Sal owns and operates a plumbing supply business and is seeking a business valuation. Sal’s business generates $5M per year in sales and employs Sal’s three daughters. Each daughter makes $150K per year and do not wish to stay in the business on a long term basis. Sal’s transitional plan states that the buyer may replace Sal’s daughters for $75K/year each (the current market-based salaries), and further states that the daughters will continue working in the business after the sale (for $75K/yr each) until their replacements are trained and hired. Here, while Sal’s salary is considered part of the adjusted owner benefit, the daughters’ salaries are adjusted to reflect their replacement costs. This results in the adjusted owner benefit used for valuation purposes being increased by $225K (3 x $75K) to account for the buyer’s savings in replacing Sal’s three daughters.

Valuing Family-Run Businesses

The valuation multiple of family-run businesses applied to the properly adjusted owner benefit ranges from 2-4x or more. Primary valuation factors include the physical assets, historical growth rate, and the transferable intangible assets retained by the buyer after the sale. A well developed transitional plan helps reassure the buyer that the goodwill may be retained after the sale and thus elevates the valuation multiple. This is why certain family members agree to continue working several years after the sale in order to ensure a smooth transition to new ownership. The greater certainty in which the buyer believes that the advertised level of adjusted owner benefit will apply to them as a working owner (rather than to an entire family) then the higher valuation multiple they will be willing to pay.

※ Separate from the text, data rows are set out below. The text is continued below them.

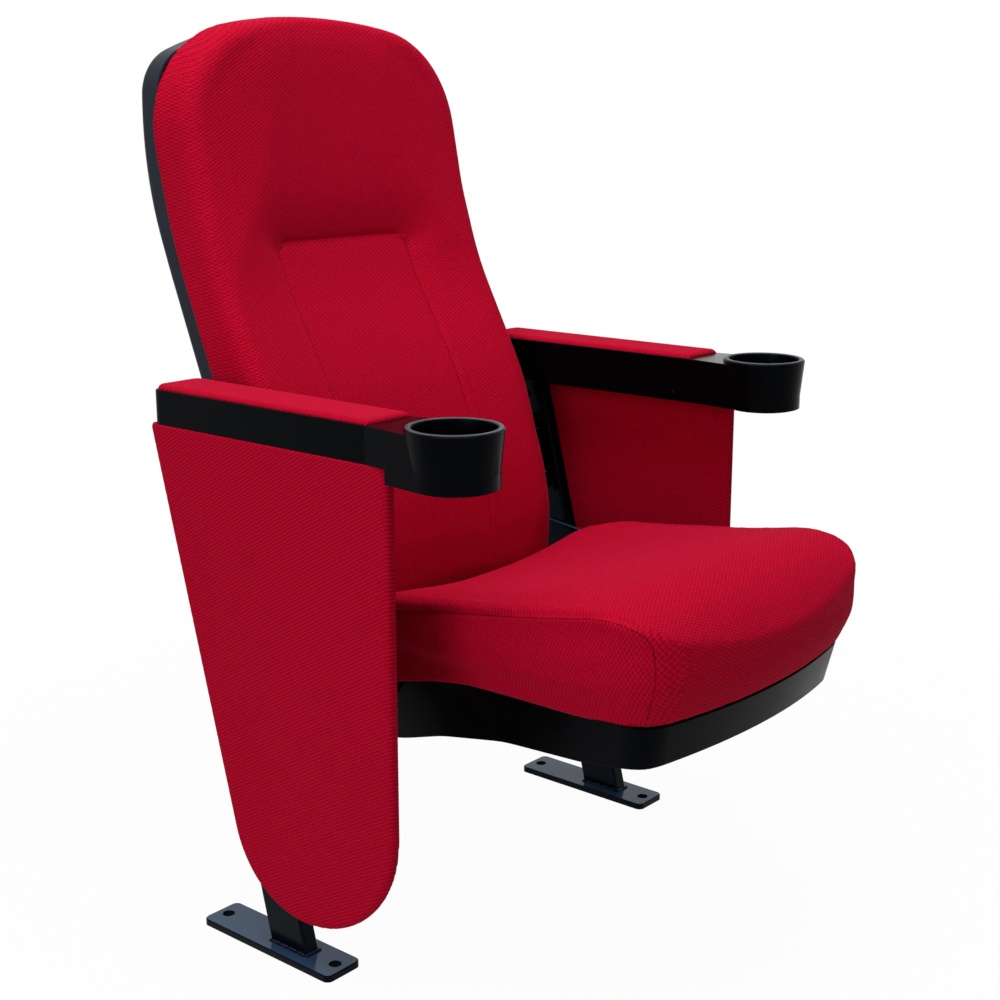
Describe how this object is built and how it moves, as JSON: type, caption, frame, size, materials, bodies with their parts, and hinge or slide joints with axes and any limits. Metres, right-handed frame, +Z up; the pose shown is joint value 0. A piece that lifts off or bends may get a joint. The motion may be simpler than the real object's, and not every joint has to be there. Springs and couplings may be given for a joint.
{
  "type": "tip-up auditorium seat",
  "caption": "Upholstered auditorium seat with a tip-up cushion, curved back, side panels and padded armrests with cup holders on floor-bolted posts.",
  "frame": {"origin": "centre of the floor bolt pattern, on the floor", "axes": "+Z up; the sitter faces -Y; +X to the sitter's left"},
  "size_m": [0.6764, 0.7629, 1.059],
  "materials": {
    "red_fabric": "matte",
    "black_plastic": "satin",
    "black_steel": "gloss",
    "plywood": "matte",
    "zinc_steel": "satin",
    "nylon": "satin",
    "rubber": "matte",
    "spring_steel": "satin"
  },
  "bodies": {
    "frame": {"back_board": "plywood", "back_cushion": "red_fabric", "back_shell": "black_plastic", "back_shell_screws": "black_steel", "left_arm_pad": "red_fabric", "left_arm_pad_base": "plywood", "left_arm_plate": "black_steel", "left_arm_screw_1": "black_steel", "left_arm_screw_2": "black_steel", "left_armrest": "black_plastic", "left_axle_bolt": "black_steel", "left_back_bracket": "black_steel", "left_back_bracket_bolts": "black_steel", "left_down_stop": "rubber", "left_foot_plate": "black_steel", "left_hinge_bracket": "black_steel", "left_panel_screw_1": "black_steel", "left_panel_screw_2": "black_steel", "left_post": "black_steel", "left_side_board": "plywood", "left_side_cover": "red_fabric", "left_spring_anchor": "zinc_steel", "left_up_stop": "rubber", "right_arm_pad": "red_fabric", "right_arm_pad_base": "plywood", "right_arm_plate": "black_steel", "right_arm_screw_1": "black_steel", "right_arm_screw_2": "black_steel", "right_armrest": "black_plastic", "right_axle_bolt": "black_steel", "right_back_bracket": "black_steel", "right_back_bracket_bolts": "black_steel", "right_down_stop": "rubber", "right_foot_plate": "black_steel", "right_hinge_bracket": "black_steel", "right_panel_screw_1": "black_steel", "right_panel_screw_2": "black_steel", "right_post": "black_steel", "right_side_board": "plywood", "right_side_cover": "red_fabric", "right_spring_anchor": "zinc_steel", "right_up_stop": "rubber", "seat_axle": "zinc_steel"},
    "seat": {"seat_pan": "black_plastic", "seat_pan_screws": "black_steel", "seat_board": "plywood", "seat_cushion": "red_fabric", "left_seat_rail": "black_steel", "right_seat_rail": "black_steel", "seat_front_bar": "black_steel", "seat_rear_bar": "black_steel", "left_hinge_sleeve": "black_steel", "right_hinge_sleeve": "black_steel", "left_hinge_bush": "nylon", "right_hinge_bush": "nylon", "left_return_spring": "spring_steel", "right_return_spring": "spring_steel"}
  },
  "joints": [
    {"name": "seat_tip", "type": "hinge", "parent": "frame", "child": "seat", "pos_m": [0, -0.0775, 0.32], "axis": [-1, 0, 0], "range_deg": [0, 70], "stiffness_Nm_per_rad": 7.4, "springref_deg": 100.27}
  ]
}
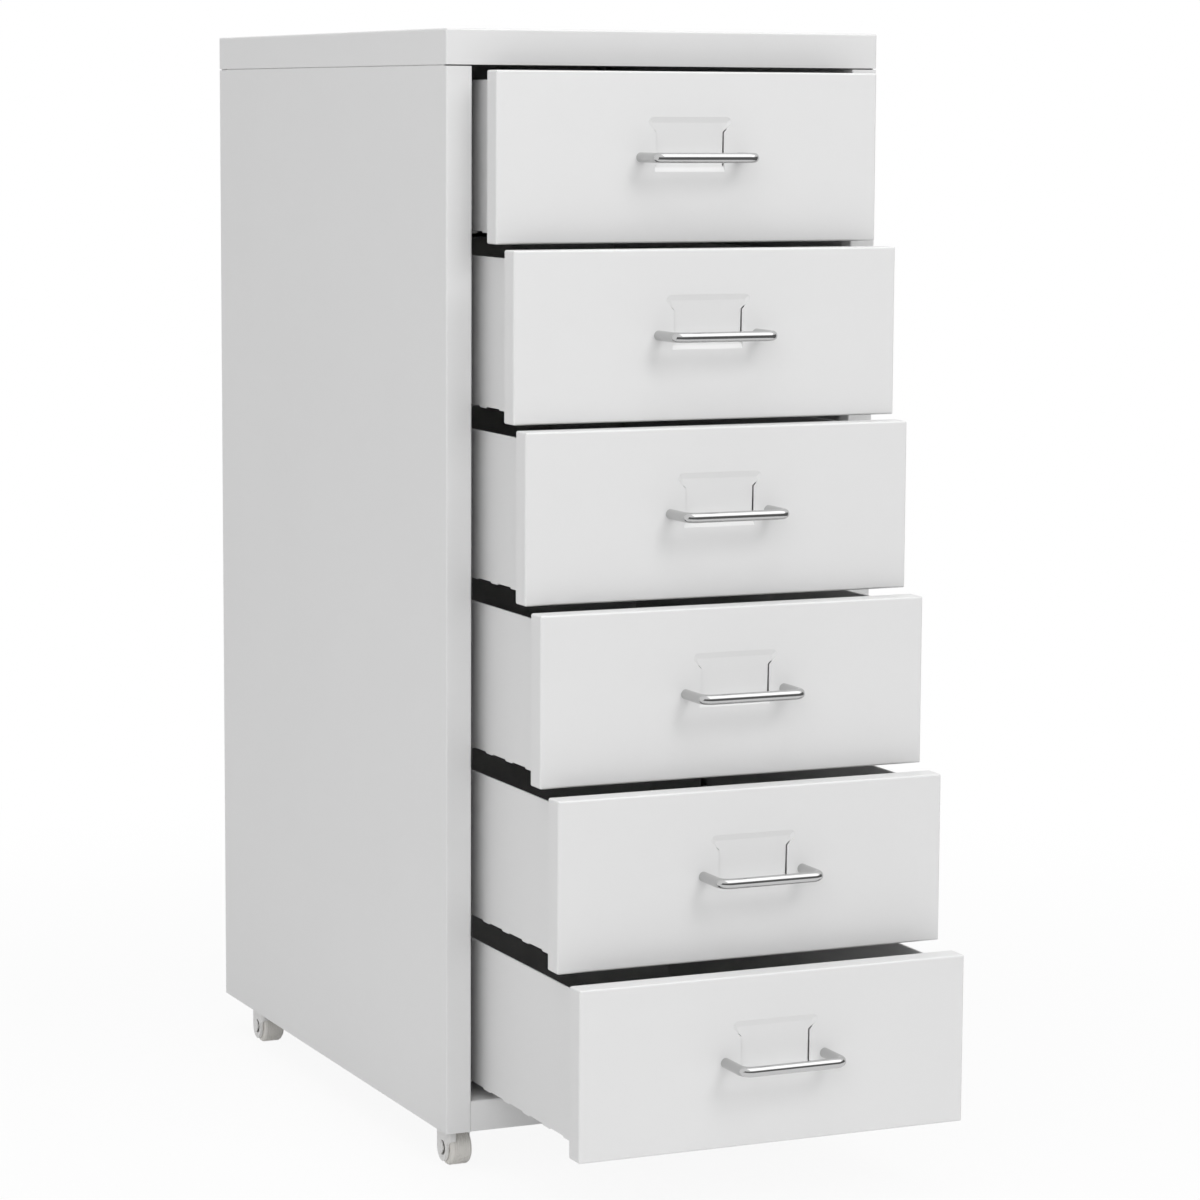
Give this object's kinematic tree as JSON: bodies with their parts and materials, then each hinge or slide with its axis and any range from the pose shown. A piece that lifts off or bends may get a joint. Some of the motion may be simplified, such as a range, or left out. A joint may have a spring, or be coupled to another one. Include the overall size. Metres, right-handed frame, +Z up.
{
  "type": "small metal drawer cabinet",
  "caption": "Narrow sheet-steel cabinet with a stack of sliding drawers, label pockets, bright bow handles and four swivel castors.",
  "frame": {"origin": "on the floor, under the middle of the case", "axes": "+Z up; -Y towards the drawer fronts; +X to the right, seen from the front"},
  "size_m": [0.282, 0.5994, 0.6825],
  "materials": {
    "white_paint": "fine satin powder coat on folded steel sheet",
    "bright_chrome": "polished chrome plate",
    "zinc_plated_steel": "bright zinc plate",
    "white_plastic": "moulded plastic, slight sheen",
    "grey_wheel": "hard moulded tread, slight sheen"
  },
  "bodies": {
    "cabinet": {"top_cover": "white_paint", "side_panel_left": "white_paint", "side_panel_right": "white_paint", "back_panel": "white_paint", "bottom_panel": "white_paint", "runners_left": "white_paint", "runners_right": "white_paint", "case_screws": "zinc_plated_steel", "castor_nuts": "zinc_plated_steel", "castor_front_left_stem": "zinc_plated_steel", "castor_front_right_stem": "zinc_plated_steel", "castor_rear_left_stem": "zinc_plated_steel", "castor_rear_right_stem": "zinc_plated_steel"},
    "drawer_1": {"drawer_1_front": "white_paint", "drawer_1_sides": "white_paint", "drawer_1_bottom": "white_paint", "drawer_1_handle": "bright_chrome", "drawer_1_screws": "zinc_plated_steel"},
    "drawer_2": {"drawer_2_front": "white_paint", "drawer_2_sides": "white_paint", "drawer_2_bottom": "white_paint", "drawer_2_handle": "bright_chrome", "drawer_2_screws": "zinc_plated_steel"},
    "drawer_3": {"drawer_3_front": "white_paint", "drawer_3_sides": "white_paint", "drawer_3_bottom": "white_paint", "drawer_3_handle": "bright_chrome", "drawer_3_screws": "zinc_plated_steel"},
    "drawer_4": {"drawer_4_front": "white_paint", "drawer_4_sides": "white_paint", "drawer_4_bottom": "white_paint", "drawer_4_handle": "bright_chrome", "drawer_4_screws": "zinc_plated_steel"},
    "drawer_5": {"drawer_5_front": "white_paint", "drawer_5_sides": "white_paint", "drawer_5_bottom": "white_paint", "drawer_5_handle": "bright_chrome", "drawer_5_screws": "zinc_plated_steel"},
    "drawer_6": {"drawer_6_front": "white_paint", "drawer_6_sides": "white_paint", "drawer_6_bottom": "white_paint", "drawer_6_handle": "bright_chrome", "drawer_6_screws": "zinc_plated_steel"},
    "castor_front_left_swivel": {"castor_front_left_fork": "white_plastic", "castor_front_left_axle": "zinc_plated_steel"},
    "castor_front_left_roller": {"castor_front_left_wheel": "grey_wheel"},
    "castor_front_right_swivel": {"castor_front_right_fork": "white_plastic", "castor_front_right_axle": "zinc_plated_steel"},
    "castor_front_right_roller": {"castor_front_right_wheel": "grey_wheel"},
    "castor_rear_left_swivel": {"castor_rear_left_fork": "white_plastic", "castor_rear_left_axle": "zinc_plated_steel"},
    "castor_rear_left_roller": {"castor_rear_left_wheel": "grey_wheel"},
    "castor_rear_right_swivel": {"castor_rear_right_fork": "white_plastic", "castor_rear_right_axle": "zinc_plated_steel"},
    "castor_rear_right_roller": {"castor_rear_right_wheel": "grey_wheel"}
  },
  "joints": [
    {"name": "drawer_1_slide", "type": "slide", "parent": "cabinet", "child": "drawer_1", "axis": [0, -1, 0], "range_m": [-0.0335, 0.2565]},
    {"name": "drawer_2_slide", "type": "slide", "parent": "cabinet", "child": "drawer_2", "axis": [0, -1, 0], "range_m": [-0.0599, 0.2301]},
    {"name": "drawer_3_slide", "type": "slide", "parent": "cabinet", "child": "drawer_3", "axis": [0, -1, 0], "range_m": [-0.0778, 0.2122]},
    {"name": "drawer_4_slide", "type": "slide", "parent": "cabinet", "child": "drawer_4", "axis": [0, -1, 0], "range_m": [-0.1005, 0.1895]},
    {"name": "drawer_5_slide", "type": "slide", "parent": "cabinet", "child": "drawer_5", "axis": [0, -1, 0], "range_m": [-0.1263, 0.1637]},
    {"name": "drawer_6_slide", "type": "slide", "parent": "cabinet", "child": "drawer_6", "axis": [0, -1, 0], "range_m": [-0.1576, 0.1324]},
    {"name": "castor_front_left_turn", "type": "hinge", "parent": "cabinet", "child": "castor_front_left_swivel", "pos_m": [-0.125, -0.171, 0.0284], "axis": [0, 0, 1], "continuous": true},
    {"name": "castor_front_left_roll", "type": "hinge", "parent": "castor_front_left_swivel", "child": "castor_front_left_roller", "pos_m": [-0.125, -0.182, 0.011], "axis": [1, 0, 0], "continuous": true},
    {"name": "castor_front_right_turn", "type": "hinge", "parent": "cabinet", "child": "castor_front_right_swivel", "pos_m": [0.125, -0.171, 0.0284], "axis": [0, 0, 1], "continuous": true},
    {"name": "castor_front_right_roll", "type": "hinge", "parent": "castor_front_right_swivel", "child": "castor_front_right_roller", "pos_m": [0.125, -0.182, 0.011], "axis": [1, 0, 0], "continuous": true},
    {"name": "castor_rear_left_turn", "type": "hinge", "parent": "cabinet", "child": "castor_rear_left_swivel", "pos_m": [-0.125, 0.171, 0.0284], "axis": [0, 0, 1], "continuous": true},
    {"name": "castor_rear_left_roll", "type": "hinge", "parent": "castor_rear_left_swivel", "child": "castor_rear_left_roller", "pos_m": [-0.125, 0.16, 0.011], "axis": [1, 0, 0], "continuous": true},
    {"name": "castor_rear_right_turn", "type": "hinge", "parent": "cabinet", "child": "castor_rear_right_swivel", "pos_m": [0.125, 0.171, 0.0284], "axis": [0, 0, 1], "continuous": true},
    {"name": "castor_rear_right_roll", "type": "hinge", "parent": "castor_rear_right_swivel", "child": "castor_rear_right_roller", "pos_m": [0.125, 0.16, 0.011], "axis": [1, 0, 0], "continuous": true}
  ]
}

Family-run businesses that are not passed along generational lines often are put up for sale upon the founder’s death or retirement. It is always best to plan ahead for such an eventuality by thinking through the issues that a buyer would confront upon owning the business and developing a clear transitional plan. An experienced business broker should appropriately price the business based on the properly adjusted owner benefit in order for the seller to receive a premium purchase price with generous terms.